REAR WINDOW (Alfred Hitchcock, USA 1954, June 17 & 19) The German distribution title, DAS FENSTER ZUM HOF, is one of the few lucky choices of the German dubbing industry. It refers to a central sonic space: the courtyard. This is where a variety of sounds and voices encounter each other, making life in the apartments (facing the yard) audible. Only one apartment remains silent – that of the murderer Thorwald.

THE BIRDS (Alfred Hitchcock, USA 1963, June 21 & 25) Ominous sounds, the sources of which the pictures of the movie do not reveal, or only delayed in time—a classical Hitchcock trick. This also applies to THE BIRDS: The collective cry of the birds, their pecking against the house in which the Brenners have barricaded themselves against them, the sound of fluttering wings can all be heard but not seen. A sonic attack.

DREAMS (Akira Kurosawa, Japan/USA 1990, June 24 & 26) The eight episodes of the movie revolve around Kurosawa's childhood memories, his hopes and fears, to which he attributes only a few yet highly accentuated sounds. They come to the fore in a clear and distinct way against a background of all-encompassing silence. A masterly reduction and concentration on acoustic essentials in an exuberant spectrum of colors and compositions.

PICKPOCKET (Robert Bresson, F 1959, June 27 & 29) The sound of steps in the streets of Paris insistently and evidently drown out the conversations of passers-by until they can no longer be heard — a recurring motif of the sparse acoustic world in which the young, virtuoso pickpocket Michel moves about. The images of the ballet of hands convey a suggestive power that is otherwise only attributed to music.
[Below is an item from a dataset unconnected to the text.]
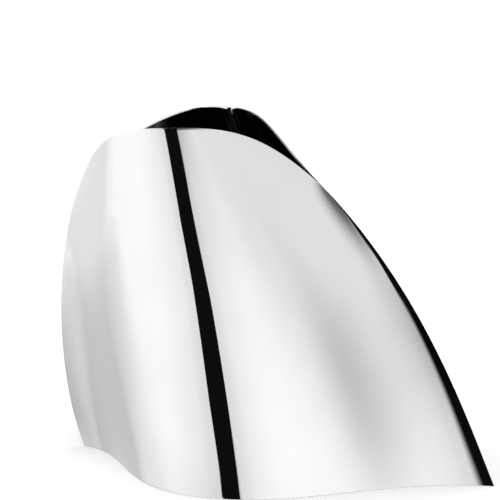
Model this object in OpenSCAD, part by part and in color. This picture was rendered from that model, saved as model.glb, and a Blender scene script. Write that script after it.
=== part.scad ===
// Free-form champagne bucket in polished stainless sheet.
//
// Two pressed half shells, mirror images about the upright plane Y = 0, meet in a sharp
// upright crease at each end: the nose (-X), which the bottle leans over, and the long tail
// (+X). Welds run down the inside of both creases, and a flanged floor pan is welded in above
// the foot. The bucket stands on the lower edge of the shells. +Z is up and the origin lies
// on the table, under the middle of the overall length and width.

/* [Overall size] */
// Foot length, from the nose corner to the tail corner
foot_length = 324; // [300:1:350]
// Foot width, across the belly
foot_width = 165; // [150:1:180]
// Height of the rim at the belly
rim_height = 264.5; // [245:0.5:285]
// Mouth width, across the rim at the belly
mouth_width = 135; // [115:1:150]
// Thickness of the steel sheet
sheet = 1.0; // [0.8:0.1:1.5]

/* [Nose crease] */
// Height at which the rim closes onto the nose
nose_height = 198; // [185:1:210]
// How far the middle of the nose line is pulled out past the foot corner
nose_swell = 22; // [10:1:28]
// How far the top of the nose line stands past the foot corner
nose_lean = 3.5; // [0:0.5:8]

/* [Tail crease] */
// Height at which the rim closes onto the tail
tail_height = 211.5; // [200:0.5:225]
// How far the top of the tail line lies in from the foot corner
tail_rake = 126; // [115:1:140]
// How far the tail line is pulled out from a straight line between its ends
tail_bow = 18; // [5:1:26]

/* [Belly] */
// Distance of the belly from mid-foot towards the nose, at the foot
belly_foot = 36; // [25:1:45]
// Distance of the belly from mid-foot towards the nose, at the rim
belly_rim = 76; // [65:1:85]
// Fullness of the belly along the foot
foot_fullness = 74; // [60:1:85]
// Fullness of the belly along the rim
rim_fullness = 48; // [40:1:56]
// Slope of the rim at the belly, rising towards the tail, in degrees
rim_slope = 3.5; // [0:0.5:8]

/* [Floor and welds] */
// Height of the underside of the floor above the table
floor_height = 12; // [8:1:25]
// Height of the floor pan's turned-up flange
flange_height = 9; // [6:1:14]
// Radius of the weld beads down the creases
seam_radius = 1.5; // [1.2:0.1:2]
// Radius of the weld bead around the floor pan
floor_bead_radius = 0.9; // [0.7:0.1:1.2]

/* [Hidden] */

// Steps of the shell's mesh along the foot, for the nose side and the tail side each, and
// from the foot to the rim
run_steps = 20;
rise_steps = 24;
// Steps along the floor pan, along a crease weld, and around a weld bead
floor_steps = 44;
seam_steps = 24;
bead_sides = 8;

// Spring gap between the floor pan's flange and the shells
floor_gap = 0.15;
// The floor pan stops in each crease where its half width has come down to this
floor_tip = 3;
// The crease welds run over this share of the crease, from just above the table
seam_start = 0.012;
seam_end = 0.965;
// Step used to measure slopes on the shell's surface
slope_step = 0.004;

// Pulls: the direction and strength with which each section of the shell leaves its crease,
// as [x, y, z] on the front side
foot_nose_pull = [47, -8, 0];
rim_nose_pull = [22, -18, 42];
foot_tail_pull = [-80, -7, 0];
rim_tail_pull = [-54, -0.5, 50];

half_foot = foot_length / 2;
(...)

RAGING BULL (Martin Scorsese, USA 1979, June 28 & 30) Pounding fists, the heavy breathing of the boxers, the flashlights of the cameras – the boxing matches that the boxing world champion LaMotta engages in are key scenes of the movie, the unsettling audio track of which was created by Scorsese in collaboration with his sound designer Frank Warner, gripping the audience in a way rarely experienced before.